- **Problem details**: Everything from the line containing "face_plate();" down to the line containing "obj.parent = empty" is to be returned exactly; include both boundary lines and leave out all others.

- - -

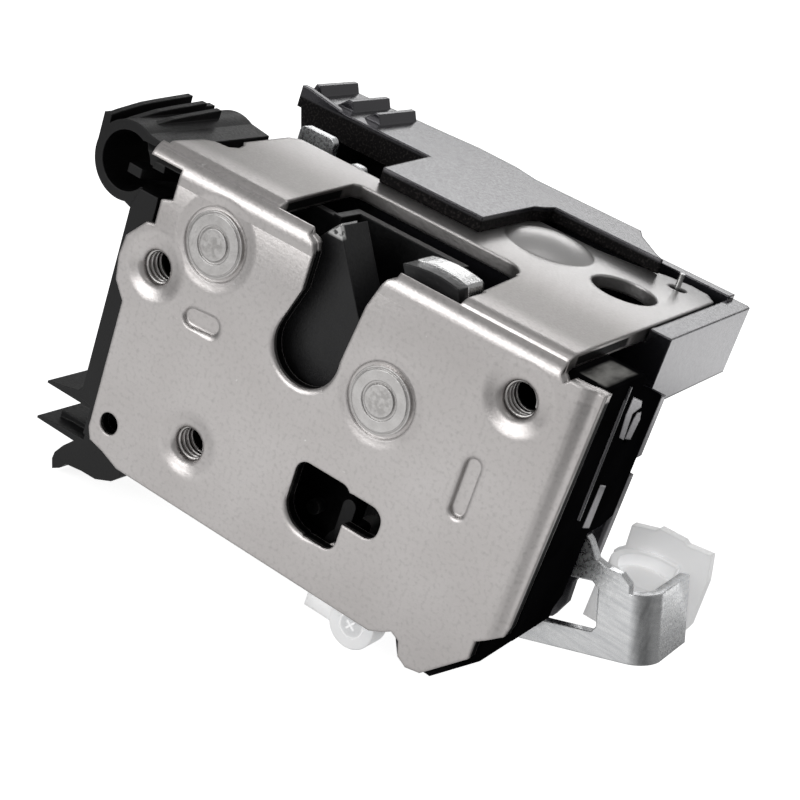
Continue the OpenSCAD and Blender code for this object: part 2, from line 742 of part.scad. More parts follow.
// Outside lever: a sheet with a window and a return at its end, which carries a stud
module lever_sheet() {
    difference() {
        union() {
            polygon([[-1, 4.6], [14, 3], [22.6, 1.7], [24, 2.1], [24.6, 1.4], [25.7, -1.2],
                [27.6, -2.2], [29.6, -2.6], [31, -4], [return_u + eps, lever_hi],
                [return_u + eps, lever_lo], [14, lever_lo], [-3.4, -3.2]]);
            circle(5);
        }
        polygon([[17.4, lever_lo + 3.6], [25.4, lever_lo + 3.6], [26.2, lever_lo + 4.6],
            [26.2, -5.4], [25.2, -4.5], [17.4, -4.5]]);
        circle(lever_pin_r + fit);
    }
}

module outside_lever() {
    color("gainsboro") at_lever() {
        front(lever_y, lever_y + lever_t) lever_sheet();
        up(lever_lo, lever_hi) difference() {
            union() {
                rect([return_u + bend_o - lever_t, lever_y + bend_o],
                    [return_u + bend_o, lever_y + 13]);
                intersection() {
                    disc([return_u, lever_y + bend_o], bend_o);
                    rect([return_u, lever_y], [return_u + bend_o, lever_y + bend_o]);
                }
            }
            disc([return_u, lever_y + bend_o], bend_o - lever_t);
        }
        translate([return_u + bend_o - eps, stud_y, stud_w])
            rotate([0, -90, 0]) cylinder(7, r = stud_r);
    }
}

module at_lever() {
    translate([lever_pivot[0], 0, lever_pivot[1]]) rotate([0, -lever_tilt, 0]) children();
}

module outside_lever_pin() {
    color("gainsboro") translate([lever_pivot[0], 0, lever_pivot[1]]) rotate([-90, 0, 0])
        translate([0, 0, floor_y]) {
            cylinder(case_d - wall - floor_y, r = lever_pin_r);
            cylinder(lever_y - 0.2 - floor_y, r = lever_pin_r + 1.6);
        }
}

// Snap-in clip for the outside handle's rod, on the stud inside the lever's return
module outside_rod_clip() {
    cup = [clip_x - 1.4, lever_y + 7.2];
    color([0.93, 0.93, 0.9]) difference() {
        union() {
            box([clip_x - 7.8, lever_y + 3.2, clip_z - 9.4], [clip_x, lever_y + 14, clip_z - 2.2]);
            up(clip_z - 4, clip_z) intersection() {
                disc(cup, 6.8);
                rect([clip_x - 10, lever_y + 3.2], [clip_x, lever_y + 14]);
            }
            front(lever_y + 13.9, lever_y + 15.6) translate([clip_x, clip_z]) polygon([[-9.3, 2],
                [-5.6, 3.1], [-5.2, 3.7], [-1.1, 3.8], [-0.5, 3.4], [3.5, 3.9], [4.5, -0.2],
                [4.7, -7.8], [4.3, -9], [-8.2, -8.8], [-10.2, -4.8], [-10.4, -3], [-9, -1.7]]);
        }
        difference() {
            up(clip_z - 2.2, clip_z + 5) disc(cup, 5.6);
            up(clip_z - 3, clip_z - 1.4) disc(cup + [-1, 0.3], 3.6);
            box([40, lever_y + 13.9, clip_z - 3], [60, lever_y + 16, clip_z + 6]);
        }
        at_lever() translate([return_u + bend_o, stud_y, stud_w])
            rotate([0, -90, 0]) cylinder(18, r = stud_r + fit);
    }
}

// Lock lever: tab in the window above its pivot, arm through the bottom wall below it
module lock_lever() {
    color([0.2, 0.2, 0.21]) translate([lock_pivot[0], 0, lock_pivot[1]]) difference() {
        union() {
            front(lock_y, lock_y + 3) circle(3.6);
            front(lock_y, lock_y + 3) round_rect([-2.4, 0], [1.6, 5], 0.8);
            front(lock_y - 0.2, lock_y + 3) round_rect([-2.4, 1], [-0.1, 8.4], 1.1);
            front(lock_y, lock_y + 3) rect([-1.6, -5.4], [3, -2]);
            front(lock_y, lock_y + 6.2) rect([-1.6, -5.4], [3, -4]);
            front(lock_y + 4.2, lock_y + 6.2) polygon([[-1.6, -5.4], [-1.6, -4], [3, -4],
                [7.2, -8], [7.2, -11.6], [3.4, -11.6]]);
            translate([lock_stud[0], lock_y + 0.1, lock_stud[1]]) rotate([-90, 0, 0])
                cylinder(5, r = 1.8);
        }
        front(0, floor_y) circle(lock_pin_r + fit);
    }
}

module lock_lever_pin() {
    color("gainsboro") translate([lock_pivot[0], 0, lock_pivot[1]]) rotate([-90, 0, 0]) {
        translate([0, 0, plate_t]) cylinder(floor_y - plate_t, r = lock_pin_r);
        translate([0, 0, lock_y + 3.2]) cylinder(floor_y - wall - lock_y - 3.2, r = lock_pin_r + 1.5);
    }
}

module lock_rod_clip() {
    color([0.93, 0.93, 0.9]) translate([lock_pivot[0] + lock_stud[0], lock_y,
        lock_pivot[1] + lock_stud[1]]) difference() {
        union() {
            rotate([-90, 0, 0]) cylinder(3.9, r = 3.9);
            box([-9.2, 1.4, -2.3], [-3, 3.9, 1.7]);
        }
        rotate([-90, 0, 0]) translate([0, 0, -1]) cylinder(7, r = 1.8 + fit);
        translate([-10, 2.65, -0.3]) rotate([0, 90, 0]) cylinder(4.6, r = 0.8);
    }
}

// Inside lever: a flat lever whose tip reaches into the cable seat
module inside_lever() {
    color([0.2, 0.2, 0.2]) translate([inside_pivot[0], inside_pivot[1], 0]) difference() {
        union() {
            up(inside_z, inside_z + lever_t) circle(4.4);
            up(inside_z, inside_z + lever_t) polygon([[1, -3.4], [-6.4, -12.4], [-9.2, -18.3],
                [-11.9, -18.1], [-11.1, -13.9], [-8.6, -10], [-3.4, 1], [-2.4, -2.4]]);
            up(inside_z, inside_z + lever_t) polygon([[0.6, 3.4], [3.4, 1.2], [3.2, -1.4],
                [12.8, -3], [13.4, 0.2]]);
        }
        up(inside_z - 1, inside_z + lever_t + 1) circle(lever_pin_r + fit);
    }
}

module inside_lever_pin() {
    color("gainsboro") translate([inside_pivot[0], inside_pivot[1], 0]) {
        up(tray_bottom - 0.2, case_top) circle(lever_pin_r);
        up(tray_bottom - 0.2, inside_z - 0.2) circle(lever_pin_r + 1.5);
    }
}

// Locking slide: zinc-plated lever in the tray with two upturned tabs
module locking_slide() {
    color("gainsboro") translate([slide_pivot[0], slide_pivot[1], 0]) {
        up(slide_z, slide_z + lever_t) difference() {
            union() {
                circle(5);
                polygon([[-22.7, -4], [-15.6, -4], [-10.6, -7.4], [-7, -7.4], [0, -4.8], [4, 3],
                    [0, 5], [-22.7, 1]]);
            }
            circle(lever_pin_r + fit);
        }
        front(-4.6, -4.6 + lever_t) round_rect([-22.7, slide_z], [-15.7, flange_top + 0.8], 1.2);
        front(-7.4, -7.4 + lever_t) round_rect([-10.4, slide_z], [-7.6, flange_top - 0.5], 0.8);
    }
}

module locking_pin() {
    color("gainsboro") translate([slide_pivot[0], slide_pivot[1], 0]) {
        up(tray_bottom + wall, flange_top) circle(lever_pin_r);
        up(tray_bottom + wall, slide_z - 0.2) circle(lever_pin_r + 1.5);
    }
}

// Toggle spring: coil on the tray's floor with one leg up through the flange
module toggle_spring() {
    wire = 1;
    color("lightgrey") translate([toggle_c[0], toggle_c[1], tray_bottom + wall]) {
        rotate([90, 0, 0]) coil(toggle_r, wire, 4);
        translate([toggle_r, -0.6, wire / 2])
            cylinder(flange_top + 2 - tray_bottom - wall, d = wire - 0.1, $fn = 16);
        translate([-toggle_r, 0, 3.2]) rotate([90, 0, 0])
            cylinder(12, d = wire - 0.1, $fn = 16);
    }
}

module cover_screws() {
    color("dimgray") for (c = screw_spots) translate([c[0], 0, c[1]]) rotate([-90, 0, 0]) {
        translate([0, 0, floor_y - wall - 2]) cylinder(case_d - 0.6 - floor_y + wall + 2, r = 1.2);
        translate([0, 0, case_d - 0.6]) cylinder(1.5, r = 2.8);
    }
}

module tray_screws() {
    color("dimgray") for (c = tray_spots) translate([c[0], 0, c[1]]) rotate([-90, 0, 0]) {
        translate([0, 0, case_d - wall - 3]) cylinder(wall + 3 + gap + wall + eps, r = 1.2);
        translate([0, 0, tray_y + wall]) cylinder(1.5, r = 2.6);
    }
}

face_plate();
housing();
back_plate();
back_cover();
rear_cover();
claw_rivet();
pawl_rivet();
striker_bumper();
claw_core();
claw_cover();
claw_spring();
pawl_core();
pawl_cover();
pawl_spring();
outside_lever();
outside_lever_pin();
outside_rod_clip();
lock_lever();
lock_lever_pin();
lock_rod_clip();
inside_lever();
inside_lever_pin();
locking_slide();
locking_pin();
toggle_spring();
cover_screws();
tray_screws();
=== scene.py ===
# Car door lock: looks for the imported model. Every piece sits where the model has it.
# Across is X, back is Y and up is Z. Sizes in mm() or times MM are in millimetres.
import math

import bmesh
import bpy
from mathutils import Matrix, Vector


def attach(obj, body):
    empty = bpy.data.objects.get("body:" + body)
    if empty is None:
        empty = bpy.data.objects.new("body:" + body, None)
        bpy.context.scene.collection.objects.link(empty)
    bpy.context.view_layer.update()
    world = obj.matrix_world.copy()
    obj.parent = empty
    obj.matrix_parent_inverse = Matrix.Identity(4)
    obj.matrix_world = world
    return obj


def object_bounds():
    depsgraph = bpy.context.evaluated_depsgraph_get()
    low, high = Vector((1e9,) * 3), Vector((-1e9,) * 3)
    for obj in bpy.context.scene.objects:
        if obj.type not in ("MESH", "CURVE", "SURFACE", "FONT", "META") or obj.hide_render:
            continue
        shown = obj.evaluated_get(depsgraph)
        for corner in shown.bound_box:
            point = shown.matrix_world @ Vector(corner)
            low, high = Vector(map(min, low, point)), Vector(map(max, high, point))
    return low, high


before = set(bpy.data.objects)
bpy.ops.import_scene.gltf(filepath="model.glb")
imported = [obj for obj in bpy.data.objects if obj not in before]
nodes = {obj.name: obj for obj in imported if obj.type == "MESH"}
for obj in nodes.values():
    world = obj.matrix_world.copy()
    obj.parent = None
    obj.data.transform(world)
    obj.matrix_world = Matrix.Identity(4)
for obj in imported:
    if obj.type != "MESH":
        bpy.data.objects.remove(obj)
cad_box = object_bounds()
MM = 0.001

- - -

- **Result**:
face_plate();
housing();
back_plate();
back_cover();
rear_cover();
claw_rivet();
pawl_rivet();
striker_bumper();
claw_core();
claw_cover();
claw_spring();
pawl_core();
pawl_cover();
pawl_spring();
outside_lever();
outside_lever_pin();
outside_rod_clip();
lock_lever();
lock_lever_pin();
lock_rod_clip();
inside_lever();
inside_lever_pin();
locking_slide();
locking_pin();
toggle_spring();
cover_screws();
tray_screws();
=== scene.py ===
# Car door lock: looks for the imported model. Every piece sits where the model has it.
# Across is X, back is Y and up is Z. Sizes in mm() or times MM are in millimetres.
import math

import bmesh
import bpy
from mathutils import Matrix, Vector


def attach(obj, body):
    empty = bpy.data.objects.get("body:" + body)
    if empty is None:
        empty = bpy.data.objects.new("body:" + body, None)
        bpy.context.scene.collection.objects.link(empty)
    bpy.context.view_layer.update()
    world = obj.matrix_world.copy()
    obj.parent = empty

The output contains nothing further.